# Construction Log - 3 Exo's



## PantMan (Dec 10, 2009)

My first step in building and viv is to determine what species of frog the tank being built for. I decided I wanted tanks for breeding pairs/trio's of pumilio. therefore I would need a decent sized tank with good height and floor space. My first three tanks are 2 - 18"Wx18"Dx24H" Exoterra tanks and 1 - 24"Wx18"DX24"H. I bought a 72" x21" by 72" rack to accommodate the tanks. The tanks I bought locally at a really good price. The rack was purchased from global industrial Wire Shelving, Chrome, Stainless Steel, Epoxy Coated at GLOBALindustrial.com 

I also had previously purchased some clipping at the tri state meet and some young plants at a local garden center. the plants at the garden center were $2/plant.
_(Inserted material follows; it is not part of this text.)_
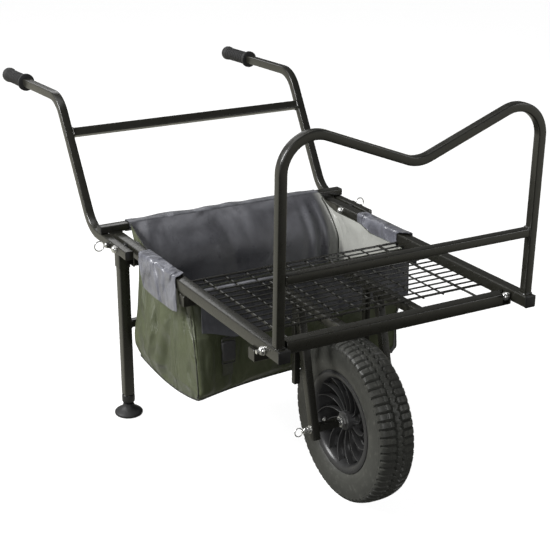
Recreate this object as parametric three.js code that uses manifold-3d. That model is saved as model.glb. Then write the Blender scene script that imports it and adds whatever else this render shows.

Some pics of the plants:

The full package









Some close ups
















Also picked up this girl


----------



## PantMan (Dec 10, 2009)

The concept I want to use for the tank design is quite simple. Build a viv that the frogs will love but also make it as user friendly as possible. Therefore, the tanks would need drainage through a bulkhead and a misting system. Also, no water features no foggers. They are a waste of my time and money. 

The general layout and construction I plan to use is this:
clay substrate
Clay background (for the most part, more on that later) on three walls
lots of broms and plants on the walls
completely open floor space with a thick layer of leafs.
The key for me is to leave most of the center of the tank open. I basically want to be able to have access to froglets when it comes time to pull them. 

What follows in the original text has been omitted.